In particular, the US market is not a good fit for BlaBlaCar.
– Gas is very cheap in the US, which makes our value proposition less attractive.
Focusing on the drivers
After adapting the platform to the Spanish environment, Rosso and his team started building supply.
– You always need to start from one side of your two-sided marketplace. In our case, the situation is more complex since the same people can be both drivers and passengers. However, we still decided to focus purely on acquiring drivers in the beginning as we knew that if we’d get them on board, passengers would more easily follow.
It turned out that in BlaBlaCar’s case the drivers were the best ambassadors.
– People were driving from one city to another anyway, so we just needed to get them to list their ride on our platform. Once they had done it, they would advertise it on their own social networks to get others to share their gas expenses. This helped us get more passengers on board.
In addition, the team used a mix of old and new marketing tactics.
– Our most important channel turned out to be Facebook. In 2009, it was still relatively new as a serious marketing platform, but for us it worked really well. However, more traditional PR work was also important for us. These two were the main sources of growth for BlaBlaCar in Spain.
The team knew that in the beginning, it was important to focus on their most potential users.
– I have advised many sharing economy platforms, and the most common mistake they make is having too broad a scope in the beginning. They try to get as many users as possible to list on their platform because they believe it’s important to grow. This is a mistake. The purpose of a marketplace is not to have tons of users, but to facilitate many transactions between them. It’s better to start with a small group of users who transact a lot on your platform. We didn’t try to capture all the drivers in Spain at once. Instead, we focused only on certain key routes that we knew were in our sweet spot, created good liquidity in those, and then gradually expanded to other routes.
Building around trust
– There was this existing mode of transport—hitchhiking in a stranger’s car—and BlaBlaCar’s value proposition was that it helped make this a trusted way to travel.

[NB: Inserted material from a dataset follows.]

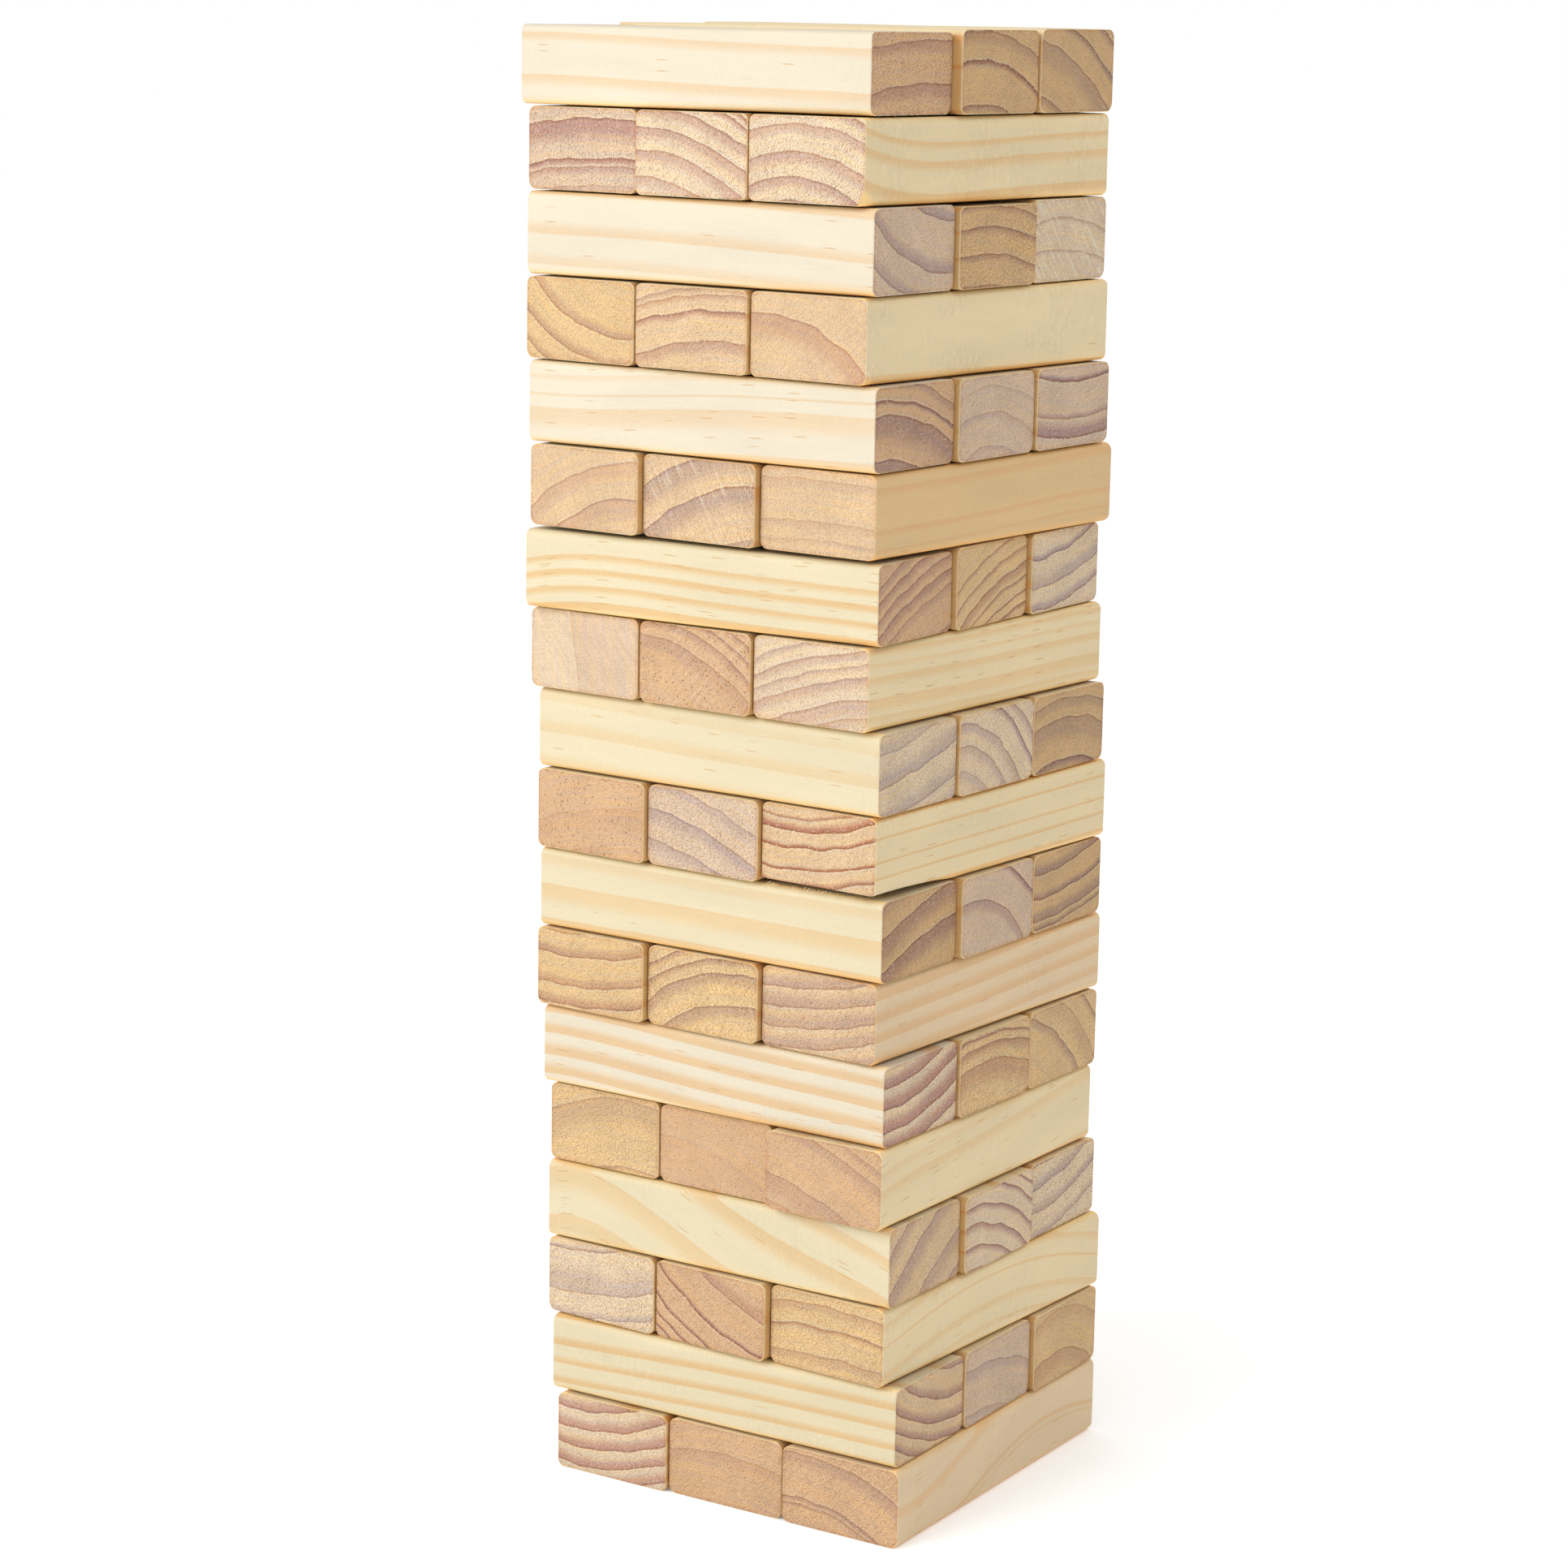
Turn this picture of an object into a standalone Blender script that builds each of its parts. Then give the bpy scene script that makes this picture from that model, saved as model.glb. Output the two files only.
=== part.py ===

BlaBlaCar’s entire product has been built around this idea. They’ve even developed their own trust framework called D.R.E.A.M.S. (Declared, Rated, Engaged, Moderated, Active, Social). Marketplace trust was created by making people use their real names and photos that reveal their face, a rating system, social logins and displaying the number of Facebook friends, phone number verification, and a payment system.
– While normal car insurance already covered many potential issues, the policies of different companies were different and many had coverage gaps. With this partnership, we were able to offer consistent and comprehensive coverage to all our users.
When asked about the main reason behind BlaBlaCar’s success, Rosso cites their approach to building the product.
– We had an iterative approach. The product wasn’t perfect in the beginning, so we had to experiment a lot. But we were constantly listening to the feedback from our users and immediately incorporated their feedback into the product. When we released a new feature, we always measured its impact. This approach helped us solve the right problems.
From P2P to B2B
Today, Rosso is focused on using his learnings from the world of peer-to-peer marketplaces and the sharing economy to facilitate transactions in the business-to-business world.
– There are many things B2B marketplaces can learn from platforms like Airbnb and BlaBlaCar.
Peer-to-peer marketplaces have developed their own systems for building trust for years. However, what is often forgotten is that lack of marketplace trust is a major barrier to transactions in the B2B space as well.
– This is a problem especially in international transactions. Think about a Spanish company purchasing a large number of goods from an Eastern European company they’ve never heard of before. If something goes wrong, one or both parties could get into serious financial trouble.
Rosso’s new company, Consentio, has set out to solve this issue.
– We provide a secure escrow account and a smart contract approach where both the buyer and seller need to complete certain milestones to get the payment released, which greatly reduces the risks of the trade transaction.
Consentio also throws some blockchain technology in its mix. A smart contract is formed between the buyer and the seller.
– Technologies can help facilitate transactions that would not have happened otherwise due to a lack of trust. I believe technology like blockchain will play a major role in creating trust between people.